Много усилий приложил Суворов к тому, чтобы «выэкзерцировать» свой полк не только для дневных, но и для ночных действий. В ночном бою смелость и внезапность нападения приобретают особенно большое значение; действие огня здесь минимально. Поэтому Суворов не мог не тяготеть к ночным операциям, представляющим наибольшие трудности, но и сулящим наибольшие выгоды. Вдобавок, для него, вероятно, имело притягательную силу то обстоятельство, что, обучив свои войска технике ночного боя, он будет располагать преимуществом над своими возможными противниками. А он всегда рекомендовал «бить противника тем, чего у него нет».
Суровая школа, которой подвергал Суворов свой полк, явилась поводом к обвинению его в том, что он чрезмерно изнурял людей. Обвинение это на первый взгляд было правдоподобно. Но не учитывали того обстоятельства, что наряду с утомительными упражнениями Суворов проявлял большую заботу о здоровье людского состава. Нормальное число больных, которое он допускал в своем полку, составляло, примерно, один процент от всего состава. Если эта цифра ощутительно повышалась, он учинял специальное следствие для выяснения причин того. Столь незначительного — особенно для того времени — количества больных удавалось добиться благодаря соблюдению санитарных и гигиенических правил. Со свойственной ему простотой и желанием самому во все вникнуть, Суворов лично учил солдат чистоте и опрятности. «И был человек здоров и бодр, — писал он в одном письме, — знают офицеры, что я сам то делать не стыдился… Суворов был и майор, и ад’ютант, до ефрейтора; сам везде видел, каждого выучить мог».
Суворов всегда с удовлетворением говорил про себя, что он учил показом, а не рассказом.
Что же касается трудностей его системы, то Суворов не отрицал их, но категорически настаивал на том, что они окупаются стократ: «тяжело в ученьи, легко в походе», — повторял он. Трудность маневренного ученья создавала, по его убеждению, «на себя надежность — основание храбрости».
Забота Суворова о воспитании выразилась, прежде всего, в постройке школы. Он организовал две школы — для дворянских и для солдатских детей — и сам сделался преподавателем в обеих. Этот факт очень показателен.
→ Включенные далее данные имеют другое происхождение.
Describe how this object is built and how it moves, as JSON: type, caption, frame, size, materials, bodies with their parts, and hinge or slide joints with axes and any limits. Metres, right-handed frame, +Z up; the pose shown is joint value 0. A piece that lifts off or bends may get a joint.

Он свидетельствует о колоссальной энергии Суворова, при всей своей разносторонней деятельности находившего время для преподавания. Он является и живой иллюстрацией его подлинного демократизма. Наконец, он показывает, что уже в эти годы Суворов не считался с «общепринятым», не боялся стоустой молвы.
Кроме школы, были выстроены полковые конюшни и на песчаной почве разбит сад.
Любопытно, что Суворов заботился даже об эстетическом воспитании, и школьники-дворяне однажды разучили и поставили пьесу.
Довольно крупные издержки, связанные со всеми перечисленными мероприятиями, покрывались, главным образом, за счет сбережений в хозяйстве полка. В некоторой части, однако, Суворов покрывал их из собственных средств.
Таким образом, во всей системе обучения Суздальского полка тесно переплетались элементы воспитания духа (в смысле развития высших боевых качеств) и тщательного обучения военной технике.
Будучи простым и приветливым в обращении с солдатами, Суворов проявлял в то же время большую требовательность и сурово взыскивал за нарушения дисциплины. «Дружба — дружбой, а служба — службой» — таково было его правило. В одном приказе он прямо предписывает «в случае оплошности взыскивать и без наказания не оставлять, понеже ничто так людей ко злу не приводит, как слабая команда». Отношение Суворова к наказаниям наглядно показывает, что, при всей прогрессивности воззрений, он корнями своими продолжал оставаться в почве родного ему века. В то время преобладающим видом наказания, назначавшегося и за крупные и за мелкие проступки, были шпицрутены. Суворов никогда не допускал жестокости, как другие командиры, и вообще неохотно прибегал к этому средству; взамен того он предпочитал методы морального воздействия, раз’ясняя провинившемуся его вину. Однако он не совсем был чужд «воздействию» шпицрутенами — этому универсальному исправительному методу, в котором современники его видели панацею от всех зол; иногда и он, по примеру прочих, назначал «палочки»; в особенности, если речь шла о таких провинностях, для которых он не видел оправдания: грабеж, мародерство и т. п.
Екатерининские военные деятели и чиновники, в большинстве своем тупые и ограниченные служаки, не могли понять преимуществ и всего огромного значения проводимой в Суздальском полку новой системы. Иные же не хотели понять, оберегая свои места у сладкого пирога власти и почестей. Суворов не имел — да и не искал — сильного покровителя, который заставил бы обратить внимание на него и его идеи, а без этого в екатерининскую эпоху трудно было чего-либо добиться. Так как о Суворове все-таки начинали поговаривать[10], правящая клика попыталась отмахнуться от него, создав ему репутацию оригинала. Придравшись к отдельным шероховатостям и преувеличениям, встречавшимся в суворовской системе, стали говорить о нем как о способном «чудаке», не заслуживающем, однако, серьезного отношения. Внешней парадоксальностью его поступков заслоняли глубокий смысл их.
10
Например, на состоявшихся в 1763 году маневрах Суворову поручили ответственную роль. Когда вслед за тем вышло описание маневров, его — единственного из штаб-офицеров — дважды отметили в нем.